Set up

On this page you will find all the elements required to reproduce the elements of the paper "YARBUS:Yet another rule-based belief update system". For any information about what you find in the repository or about the paper, please contact Jeremy Fix @jeremyfix .

First, some general comments, to get all the elements of the repository :


	    cd your_repo_root
	    git clone https://github.com/jeremyfix/dstc.git
	    cd dstc
	    mkdir build
	    cd build
	    ------ 
	    cmake .. -DDSTC_Viewer=ON && make
	    --OR-- 
	    cmake .. && make  // to avoid building the viewer which requires Qt
	    export LD_LIBRARY_PATH=$LD_LIBRARY_PATH:./src
	    // You are ready to play with the tools of the package

You can play around with :

./src/statistics which computes statistics given flist input files
./src/viewer to explore the datasets and tracker outputs
./examples/example-xxxx to play with Yarbus and some other stuff for comparing trackers, filtering out flist, ...

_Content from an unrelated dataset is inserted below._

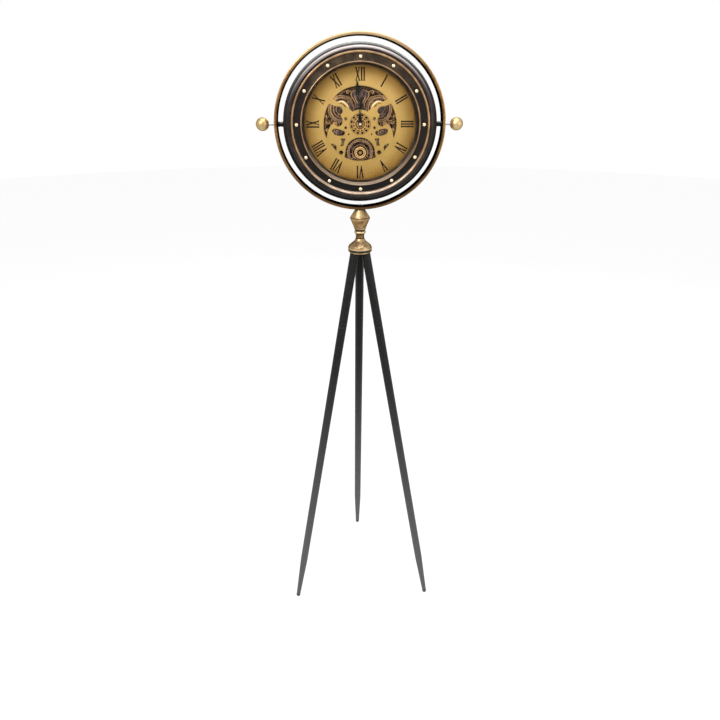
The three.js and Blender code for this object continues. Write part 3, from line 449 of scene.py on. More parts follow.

All the elements of the package are somehow dedicated to process data from the Dialog State Tracking Challenge 2 and 3 (at least)

Yarbus

Basic usage

Yarbus is a simple rule based belief tracker you can run on the dialogues from the DSTC2 and DSTC3. In the repository, Yarbus is provided as several scripts :

examples/yarbus is the tracker, producing the JSON tracker output for the joint goals, requested slots and methods
examples/yarbus-with-labels is the tracker making use of the labels to compute some statistics on the fly
examples/yarbus-rule-set is the tracker and you can specify which rule set to use
examples/yarbus-semantics is the tracker run over the semantics field of the labels, simulating a perfect SLU

Basically, to run the tracker with a threshold of the belief of 0.01 on DSTC2 :


./examples/yarbus ~/DSTC/scripts/config/dstc2_test.flist ~/DSTC/scripts/config/ontology_dstc2.json 0.01 0

If you want to see the output of the tracker on a specific dialog, say voip-28848c294, you simply call :


./examples/yarbus ~/DSTC/scripts/config/dstc2_test.flist ~/DSTC/scripts/config/ontology_dstc2.json 0.01 1 voip-28848c294

The other scripts take more or less the same parameters, just run it, there is an help message.

Varying the rule set

In the paper, we varied the set of rules being used. This can be achieved with yarbus-rule-set. You need to specify a rule set defined as an integer that we convert as a binary code for selecting the rules. There are five rules, let us denote the rule set number as r0r1r2r3r4. The ri in {0, 1} indicates if we activate or not a rule with :

r0 : the inform rule
r1 : the expl conf rule
r2 : the impl-conf rule
r3 : the deny rule
r4 : the negate rule

As we saw in experiments, most of the score is achieved by activating only the inform and expl-conf rules (i.e. rule number 24) and if, in addition you set the belief threshold to 0.01, so~:


./examples/yarbus-rule-set ~/DSTC/scripts/config/dstc2_test.flist ~/DSTC/scripts/config/ontology_dstc2.json 0.01 0 24

The generated tracker output can then be scored with the scoring functions of the challenges; something like :


python score.py --dataset dstc2_test --dataroot ~/DSTC/data --ontology ~/DSTC/scripts/config/ontology_dstc2.json --trackfile dstc2_test-output.json --scorefile scores.csv 
python report.py --scorefile scores.csv

On the LIVE SLU, you should get, on the joint goals, something like (Acc : 0.7247394; L2 : 0.4413819; ROC : 0.0001424). On the SJTU+sys SLU, the performances are better (Acc : 0.7592115; L2 : 0.3618278; ROC : 0.3189233). Actually, you could even slightly increase the accuracy to 76.2 by blocking the negate rule in case the user is informing a slot for which the expl-conf is considered. But that is only 0.3 %, so let us keep it simple.

A port in python

In the repository, there is a python script baseline-yarbus.py which follows the same structure than the other baselines submitted to the challenges. However, be warned that the python script can much slower than the C++ code (because of some inefficient data structures and this slowness is especially true on SLU with a lot of hypothesis). In short, we advise you to use the C++ script. Anyway, as in the C++ script you can specifiy the rule set and the threshold to be used for prunning the belief. For example, prunning at 0.01 and using the expl-conf and inform rule, you would call something like (this call might vary depending on the paths of the data):


python baseline_yarbus.py --rule_set 24 --thr_belief 0.01 --dataset dstc2_test --dataroot ../data --ontology config/ontology_dstc2.json --trackfile yarbus.json

On the SJTU+sys SLU, you should get (Acc:0.7579730, L2:0.3678179, ROC:0.3206699). On the LIVE SLU, the performances are actually (Acc:0.7231912, L2:0.4457830,ROC:0.0001427).

Statistics

In order to check out which dialog acts are used and with slot/value pairs, you can run the src/statistics scripts. It generates latex outputs ready to be compiled two times with pdflatex. It basically generates histograms on the acts and the slot/value pairs involved.

The Viewer

Just launch viewer as src/viewer, load an ontology, dialog filelists, tracker output if you wish and explore the data.

Yet Another Rule Based Belief Update System (YARBUS)